(Parts and joints as JSON)
# # # #
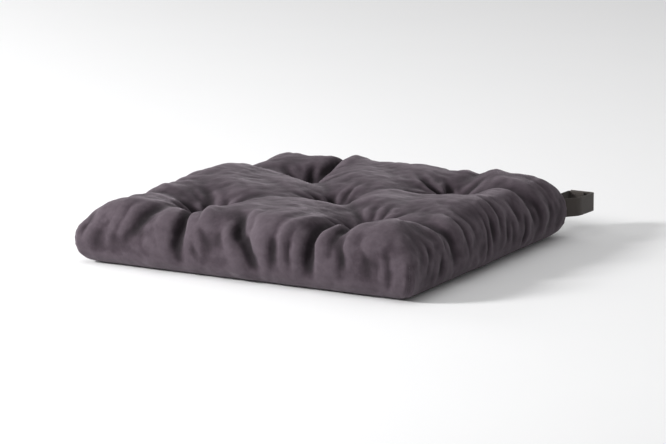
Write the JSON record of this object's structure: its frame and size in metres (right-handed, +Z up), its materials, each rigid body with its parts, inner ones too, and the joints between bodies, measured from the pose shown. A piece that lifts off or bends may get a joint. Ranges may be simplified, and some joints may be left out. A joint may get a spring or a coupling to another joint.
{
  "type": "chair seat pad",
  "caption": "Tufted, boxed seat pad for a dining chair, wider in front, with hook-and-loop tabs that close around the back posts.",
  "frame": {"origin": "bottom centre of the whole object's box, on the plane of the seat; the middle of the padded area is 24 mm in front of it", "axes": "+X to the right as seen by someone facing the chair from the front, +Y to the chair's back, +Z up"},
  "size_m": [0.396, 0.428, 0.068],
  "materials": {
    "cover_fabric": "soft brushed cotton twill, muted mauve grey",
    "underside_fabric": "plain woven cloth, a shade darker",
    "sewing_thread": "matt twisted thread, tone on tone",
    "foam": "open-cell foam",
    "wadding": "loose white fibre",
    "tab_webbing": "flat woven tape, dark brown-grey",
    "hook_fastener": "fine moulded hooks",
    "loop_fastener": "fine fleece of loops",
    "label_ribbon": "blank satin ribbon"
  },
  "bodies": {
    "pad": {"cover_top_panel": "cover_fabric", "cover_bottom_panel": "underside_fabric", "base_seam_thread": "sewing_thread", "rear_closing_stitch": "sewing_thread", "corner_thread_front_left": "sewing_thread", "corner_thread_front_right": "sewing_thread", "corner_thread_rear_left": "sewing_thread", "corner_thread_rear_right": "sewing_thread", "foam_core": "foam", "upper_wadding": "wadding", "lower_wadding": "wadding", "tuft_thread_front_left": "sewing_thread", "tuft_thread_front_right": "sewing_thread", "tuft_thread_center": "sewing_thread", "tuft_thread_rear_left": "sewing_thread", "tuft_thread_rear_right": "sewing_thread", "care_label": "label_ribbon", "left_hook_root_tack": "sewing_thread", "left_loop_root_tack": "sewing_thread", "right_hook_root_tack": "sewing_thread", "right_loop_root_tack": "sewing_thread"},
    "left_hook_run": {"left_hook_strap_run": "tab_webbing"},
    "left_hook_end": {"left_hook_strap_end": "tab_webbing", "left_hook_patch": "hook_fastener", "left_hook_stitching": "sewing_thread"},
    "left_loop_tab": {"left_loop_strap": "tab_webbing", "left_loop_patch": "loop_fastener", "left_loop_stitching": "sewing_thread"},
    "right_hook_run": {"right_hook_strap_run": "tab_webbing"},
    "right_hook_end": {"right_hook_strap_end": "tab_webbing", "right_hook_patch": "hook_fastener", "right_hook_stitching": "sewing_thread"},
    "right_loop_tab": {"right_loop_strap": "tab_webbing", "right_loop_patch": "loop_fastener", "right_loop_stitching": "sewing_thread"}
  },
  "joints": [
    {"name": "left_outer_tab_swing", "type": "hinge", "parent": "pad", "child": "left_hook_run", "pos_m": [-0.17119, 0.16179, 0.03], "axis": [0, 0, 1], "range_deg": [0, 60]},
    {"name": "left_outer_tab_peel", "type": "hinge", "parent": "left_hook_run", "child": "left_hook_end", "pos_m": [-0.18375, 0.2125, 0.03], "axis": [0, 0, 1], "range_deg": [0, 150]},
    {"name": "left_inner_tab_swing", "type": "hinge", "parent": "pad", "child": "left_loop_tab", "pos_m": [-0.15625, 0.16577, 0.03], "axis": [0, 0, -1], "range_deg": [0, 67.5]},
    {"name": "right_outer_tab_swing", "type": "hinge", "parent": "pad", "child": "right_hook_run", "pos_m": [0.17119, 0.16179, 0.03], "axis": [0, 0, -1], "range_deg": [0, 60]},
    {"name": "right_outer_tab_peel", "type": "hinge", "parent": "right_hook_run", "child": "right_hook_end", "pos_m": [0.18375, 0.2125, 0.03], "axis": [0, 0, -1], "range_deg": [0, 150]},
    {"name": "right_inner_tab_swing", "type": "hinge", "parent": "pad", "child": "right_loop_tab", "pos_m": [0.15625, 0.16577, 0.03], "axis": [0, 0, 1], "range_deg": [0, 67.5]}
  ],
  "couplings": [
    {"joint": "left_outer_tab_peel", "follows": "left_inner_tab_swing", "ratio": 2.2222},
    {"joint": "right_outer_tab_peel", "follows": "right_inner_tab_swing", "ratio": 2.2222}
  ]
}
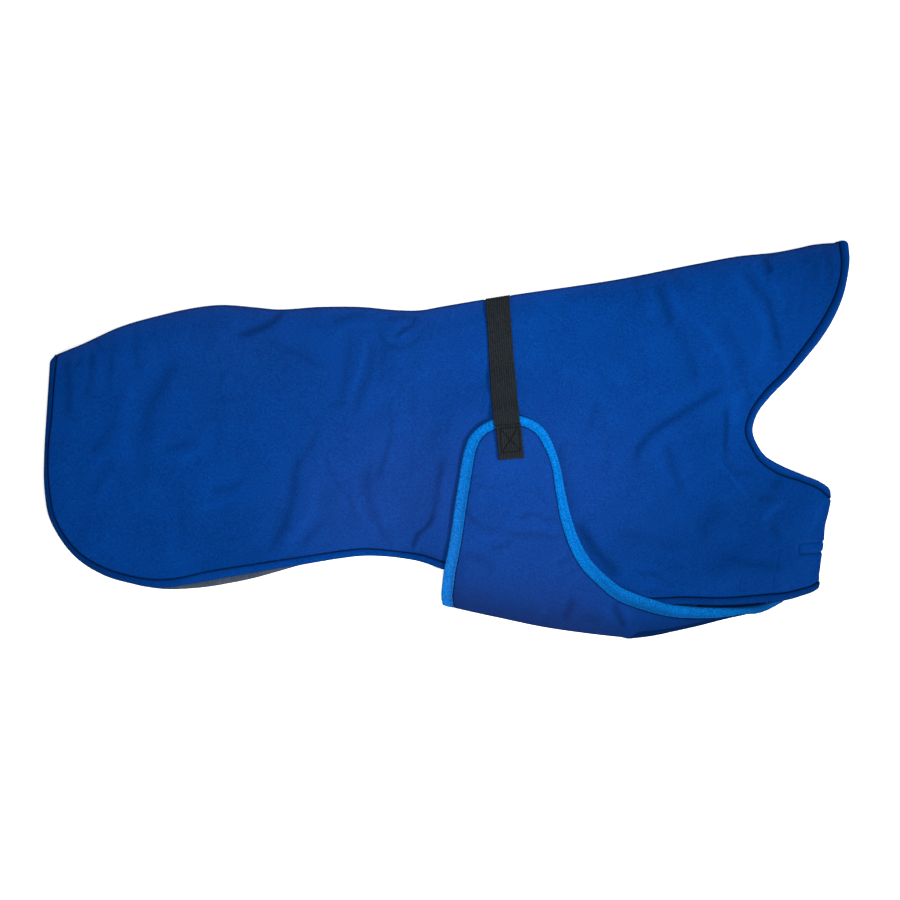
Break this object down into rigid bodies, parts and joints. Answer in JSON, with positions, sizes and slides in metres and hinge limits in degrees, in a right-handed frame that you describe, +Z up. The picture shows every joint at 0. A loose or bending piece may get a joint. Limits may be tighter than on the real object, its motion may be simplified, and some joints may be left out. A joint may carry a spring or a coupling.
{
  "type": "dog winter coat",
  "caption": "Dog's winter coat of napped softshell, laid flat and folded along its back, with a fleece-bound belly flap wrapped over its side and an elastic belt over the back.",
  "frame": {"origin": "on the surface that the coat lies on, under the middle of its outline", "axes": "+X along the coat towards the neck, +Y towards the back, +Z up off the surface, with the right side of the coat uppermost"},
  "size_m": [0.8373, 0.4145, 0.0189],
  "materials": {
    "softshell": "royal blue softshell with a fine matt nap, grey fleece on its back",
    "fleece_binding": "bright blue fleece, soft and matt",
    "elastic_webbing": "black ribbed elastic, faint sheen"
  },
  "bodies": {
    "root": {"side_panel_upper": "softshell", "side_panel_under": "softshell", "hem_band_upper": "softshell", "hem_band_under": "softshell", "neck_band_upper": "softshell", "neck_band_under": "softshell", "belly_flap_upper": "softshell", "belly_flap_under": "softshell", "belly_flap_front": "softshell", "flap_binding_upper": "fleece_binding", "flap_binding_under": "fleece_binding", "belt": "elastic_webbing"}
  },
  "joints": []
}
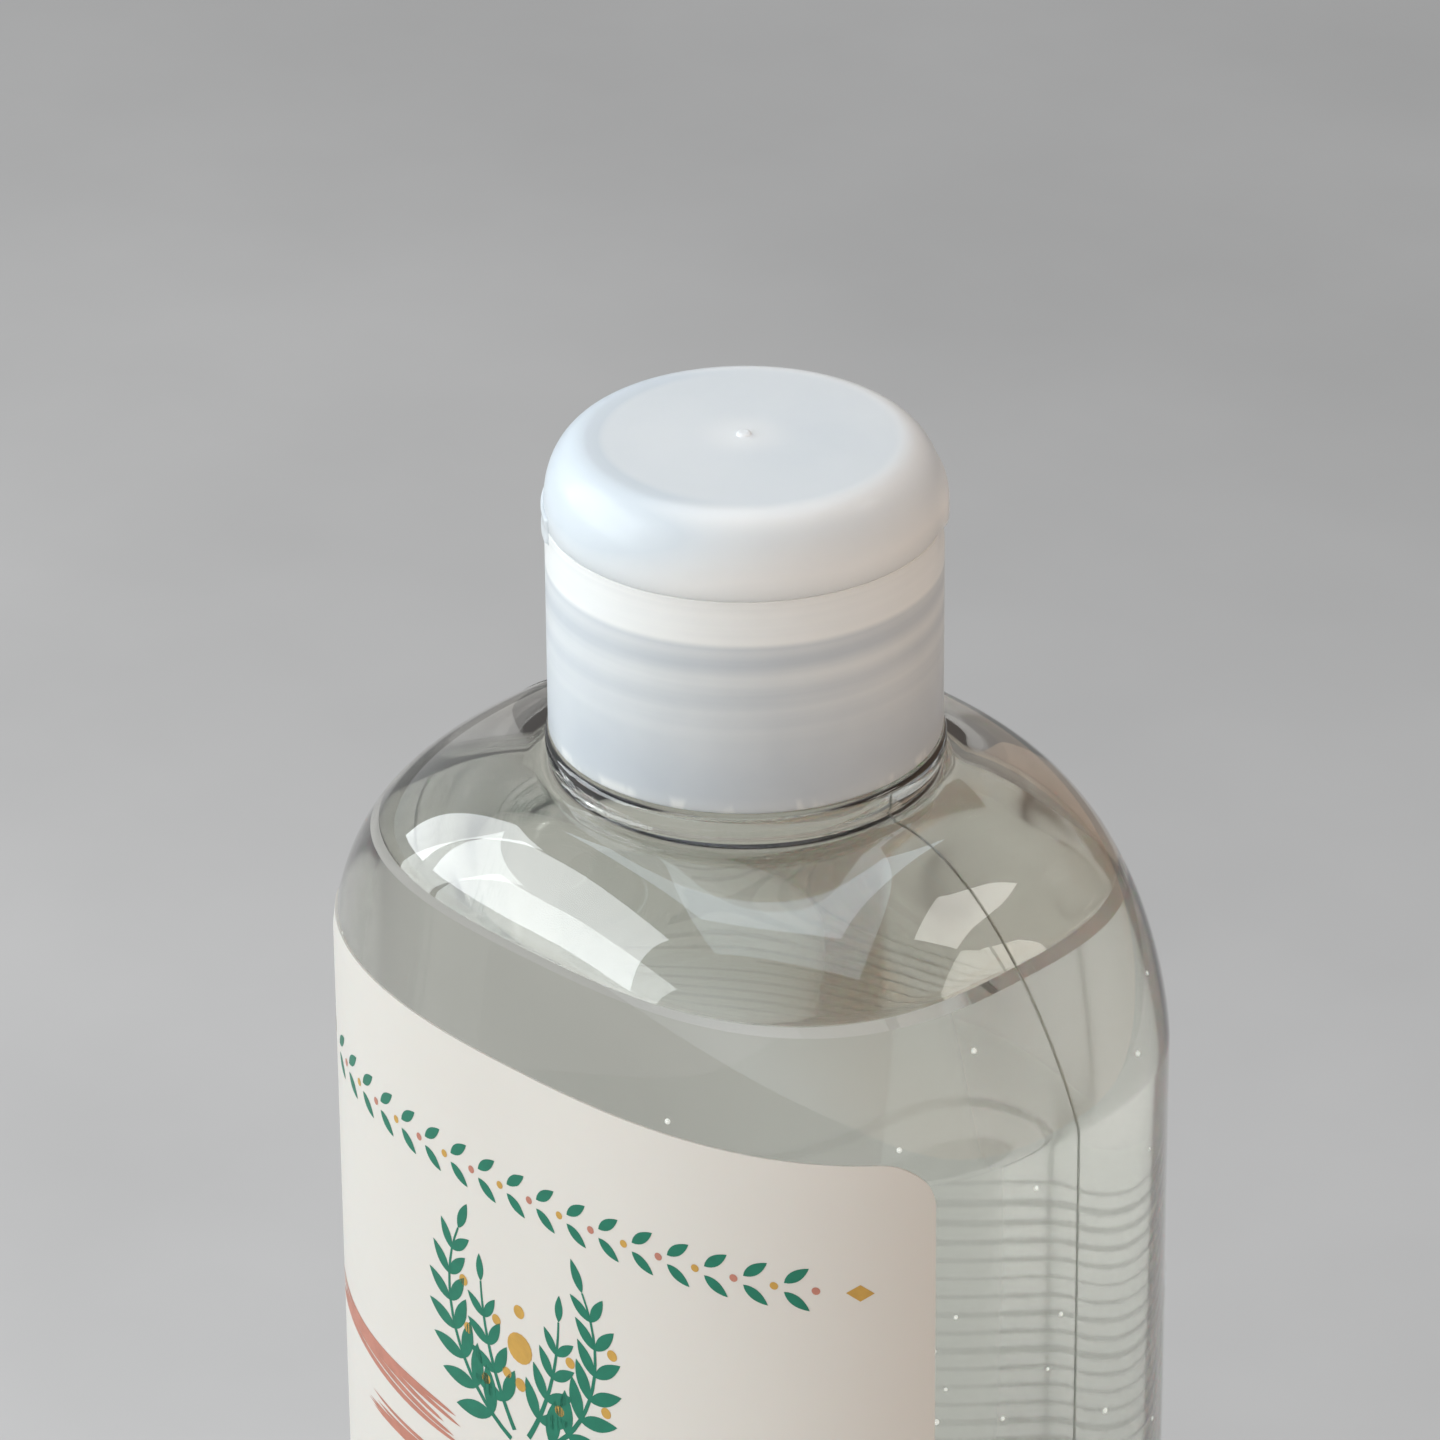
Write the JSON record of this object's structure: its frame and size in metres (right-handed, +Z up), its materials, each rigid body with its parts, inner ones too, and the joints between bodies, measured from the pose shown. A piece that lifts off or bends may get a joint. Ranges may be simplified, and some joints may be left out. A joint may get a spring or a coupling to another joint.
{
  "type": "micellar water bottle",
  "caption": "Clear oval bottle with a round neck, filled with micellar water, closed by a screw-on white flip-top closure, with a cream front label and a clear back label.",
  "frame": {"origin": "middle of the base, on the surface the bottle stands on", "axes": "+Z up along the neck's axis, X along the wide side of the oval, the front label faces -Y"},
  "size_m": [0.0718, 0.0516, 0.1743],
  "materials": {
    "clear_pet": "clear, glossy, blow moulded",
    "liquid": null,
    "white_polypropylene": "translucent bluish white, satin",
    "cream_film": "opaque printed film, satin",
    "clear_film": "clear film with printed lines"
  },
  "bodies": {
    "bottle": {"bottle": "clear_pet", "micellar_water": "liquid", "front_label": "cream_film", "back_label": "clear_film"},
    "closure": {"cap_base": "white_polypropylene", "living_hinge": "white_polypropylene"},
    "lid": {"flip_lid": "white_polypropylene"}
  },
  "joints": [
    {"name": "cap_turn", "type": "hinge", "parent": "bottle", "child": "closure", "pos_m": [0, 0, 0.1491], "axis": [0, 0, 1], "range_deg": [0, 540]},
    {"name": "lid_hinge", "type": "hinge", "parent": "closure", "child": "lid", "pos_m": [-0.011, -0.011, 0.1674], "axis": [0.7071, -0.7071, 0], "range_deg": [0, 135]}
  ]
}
# # # #
_Exercise details_:
All entries shown above should be printed again exactly.

_Answer below_:
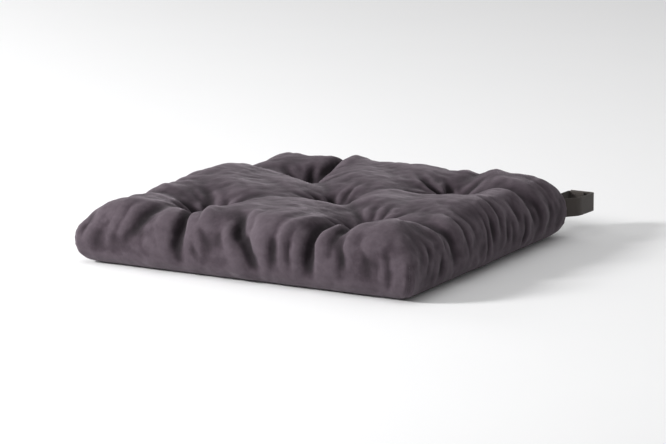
Write the JSON record of this object's structure: its frame and size in metres (right-handed, +Z up), its materials, each rigid body with its parts, inner ones too, and the joints between bodies, measured from the pose shown. A piece that lifts off or bends may get a joint. Ranges may be simplified, and some joints may be left out. A joint may get a spring or a coupling to another joint.
{
  "type": "chair seat pad",
  "caption": "Tufted, boxed seat pad for a dining chair, wider in front, with hook-and-loop tabs that close around the back posts.",
  "frame": {"origin": "bottom centre of the whole object's box, on the plane of the seat; the middle of the padded area is 24 mm in front of it", "axes": "+X to the right as seen by someone facing the chair from the front, +Y to the chair's back, +Z up"},
  "size_m": [0.396, 0.428, 0.068],
  "materials": {
    "cover_fabric": "soft brushed cotton twill, muted mauve grey",
    "underside_fabric": "plain woven cloth, a shade darker",
    "sewing_thread": "matt twisted thread, tone on tone",
    "foam": "open-cell foam",
    "wadding": "loose white fibre",
    "tab_webbing": "flat woven tape, dark brown-grey",
    "hook_fastener": "fine moulded hooks",
    "loop_fastener": "fine fleece of loops",
    "label_ribbon": "blank satin ribbon"
  },
  "bodies": {
    "pad": {"cover_top_panel": "cover_fabric", "cover_bottom_panel": "underside_fabric", "base_seam_thread": "sewing_thread", "rear_closing_stitch": "sewing_thread", "corner_thread_front_left": "sewing_thread", "corner_thread_front_right": "sewing_thread", "corner_thread_rear_left": "sewing_thread", "corner_thread_rear_right": "sewing_thread", "foam_core": "foam", "upper_wadding": "wadding", "lower_wadding": "wadding", "tuft_thread_front_left": "sewing_thread", "tuft_thread_front_right": "sewing_thread", "tuft_thread_center": "sewing_thread", "tuft_thread_rear_left": "sewing_thread", "tuft_thread_rear_right": "sewing_thread", "care_label": "label_ribbon", "left_hook_root_tack": "sewing_thread", "left_loop_root_tack": "sewing_thread", "right_hook_root_tack": "sewing_thread", "right_loop_root_tack": "sewing_thread"},
    "left_hook_run": {"left_hook_strap_run": "tab_webbing"},
    "left_hook_end": {"left_hook_strap_end": "tab_webbing", "left_hook_patch": "hook_fastener", "left_hook_stitching": "sewing_thread"},
    "left_loop_tab": {"left_loop_strap": "tab_webbing", "left_loop_patch": "loop_fastener", "left_loop_stitching": "sewing_thread"},
    "right_hook_run": {"right_hook_strap_run": "tab_webbing"},
    "right_hook_end": {"right_hook_strap_end": "tab_webbing", "right_hook_patch": "hook_fastener", "right_hook_stitching": "sewing_thread"},
    "right_loop_tab": {"right_loop_strap": "tab_webbing", "right_loop_patch": "loop_fastener", "right_loop_stitching": "sewing_thread"}
  },
  "joints": [
    {"name": "left_outer_tab_swing", "type": "hinge", "parent": "pad", "child": "left_hook_run", "pos_m": [-0.17119, 0.16179, 0.03], "axis": [0, 0, 1], "range_deg": [0, 60]},
    {"name": "left_outer_tab_peel", "type": "hinge", "parent": "left_hook_run", "child": "left_hook_end", "pos_m": [-0.18375, 0.2125, 0.03], "axis": [0, 0, 1], "range_deg": [0, 150]},
    {"name": "left_inner_tab_swing", "type": "hinge", "parent": "pad", "child": "left_loop_tab", "pos_m": [-0.15625, 0.16577, 0.03], "axis": [0, 0, -1], "range_deg": [0, 67.5]},
    {"name": "right_outer_tab_swing", "type": "hinge", "parent": "pad", "child": "right_hook_run", "pos_m": [0.17119, 0.16179, 0.03], "axis": [0, 0, -1], "range_deg": [0, 60]},
    {"name": "right_outer_tab_peel", "type": "hinge", "parent": "right_hook_run", "child": "right_hook_end", "pos_m": [0.18375, 0.2125, 0.03], "axis": [0, 0, -1], "range_deg": [0, 150]},
    {"name": "right_inner_tab_swing", "type": "hinge", "parent": "pad", "child": "right_loop_tab", "pos_m": [0.15625, 0.16577, 0.03], "axis": [0, 0, 1], "range_deg": [0, 67.5]}
  ],
  "couplings": [
    {"joint": "left_outer_tab_peel", "follows": "left_inner_tab_swing", "ratio": 2.2222},
    {"joint": "right_outer_tab_peel", "follows": "right_inner_tab_swing", "ratio": 2.2222}
  ]
}
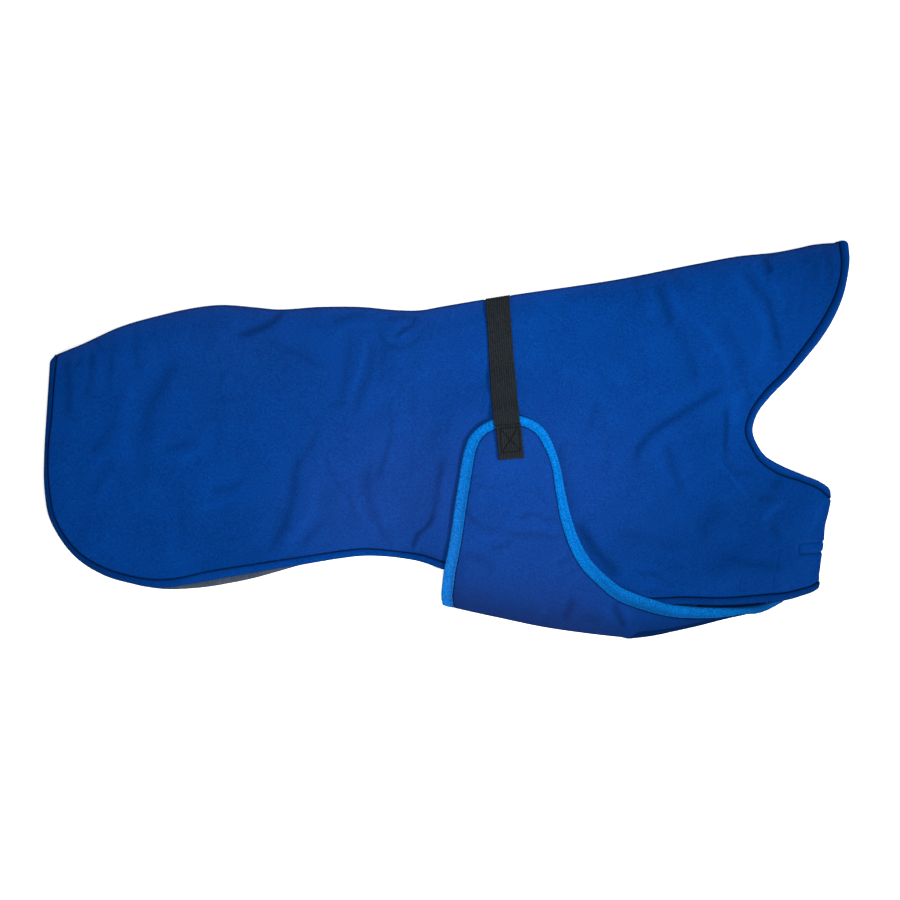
Break this object down into rigid bodies, parts and joints. Answer in JSON, with positions, sizes and slides in metres and hinge limits in degrees, in a right-handed frame that you describe, +Z up. The picture shows every joint at 0. A loose or bending piece may get a joint. Limits may be tighter than on the real object, its motion may be simplified, and some joints may be left out. A joint may carry a spring or a coupling.
{
  "type": "dog winter coat",
  "caption": "Dog's winter coat of napped softshell, laid flat and folded along its back, with a fleece-bound belly flap wrapped over its side and an elastic belt over the back.",
  "frame": {"origin": "on the surface that the coat lies on, under the middle of its outline", "axes": "+X along the coat towards the neck, +Y towards the back, +Z up off the surface, with the right side of the coat uppermost"},
  "size_m": [0.8373, 0.4145, 0.0189],
  "materials": {
    "softshell": "royal blue softshell with a fine matt nap, grey fleece on its back",
    "fleece_binding": "bright blue fleece, soft and matt",
    "elastic_webbing": "black ribbed elastic, faint sheen"
  },
  "bodies": {
    "root": {"side_panel_upper": "softshell", "side_panel_under": "softshell", "hem_band_upper": "softshell", "hem_band_under": "softshell", "neck_band_upper": "softshell", "neck_band_under": "softshell", "belly_flap_upper": "softshell", "belly_flap_under": "softshell", "belly_flap_front": "softshell", "flap_binding_upper": "fleece_binding", "flap_binding_under": "fleece_binding", "belt": "elastic_webbing"}
  },
  "joints": []
}
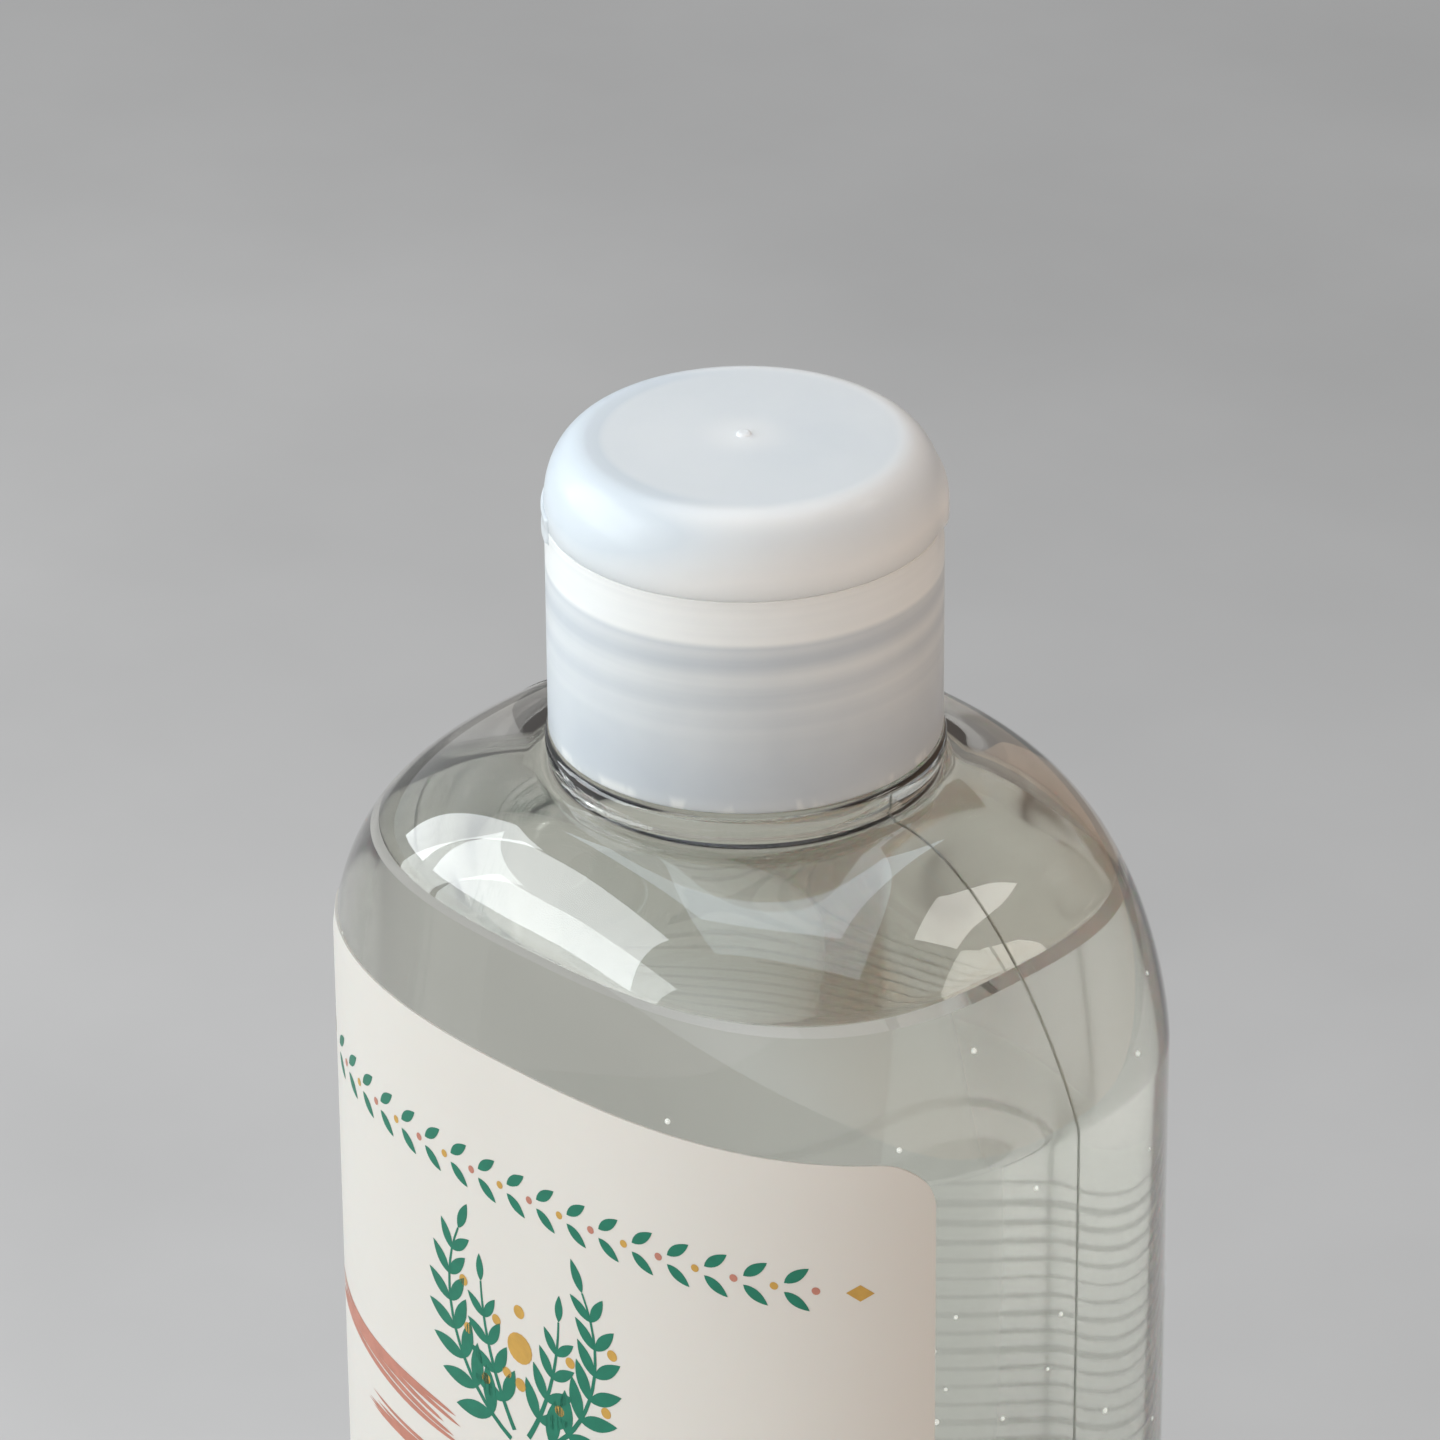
Write the JSON record of this object's structure: its frame and size in metres (right-handed, +Z up), its materials, each rigid body with its parts, inner ones too, and the joints between bodies, measured from the pose shown. A piece that lifts off or bends may get a joint. Ranges may be simplified, and some joints may be left out. A joint may get a spring or a coupling to another joint.
{
  "type": "micellar water bottle",
  "caption": "Clear oval bottle with a round neck, filled with micellar water, closed by a screw-on white flip-top closure, with a cream front label and a clear back label.",
  "frame": {"origin": "middle of the base, on the surface the bottle stands on", "axes": "+Z up along the neck's axis, X along the wide side of the oval, the front label faces -Y"},
  "size_m": [0.0718, 0.0516, 0.1743],
  "materials": {
    "clear_pet": "clear, glossy, blow moulded",
    "liquid": null,
    "white_polypropylene": "translucent bluish white, satin",
    "cream_film": "opaque printed film, satin",
    "clear_film": "clear film with printed lines"
  },
  "bodies": {
    "bottle": {"bottle": "clear_pet", "micellar_water": "liquid", "front_label": "cream_film", "back_label": "clear_film"},
    "closure": {"cap_base": "white_polypropylene", "living_hinge": "white_polypropylene"},
    "lid": {"flip_lid": "white_polypropylene"}
  },
  "joints": [
    {"name": "cap_turn", "type": "hinge", "parent": "bottle", "child": "closure", "pos_m": [0, 0, 0.1491], "axis": [0, 0, 1], "range_deg": [0, 540]},
    {"name": "lid_hinge", "type": "hinge", "parent": "closure", "child": "lid", "pos_m": [-0.011, -0.011, 0.1674], "axis": [0.7071, -0.7071, 0], "range_deg": [0, 135]}
  ]
}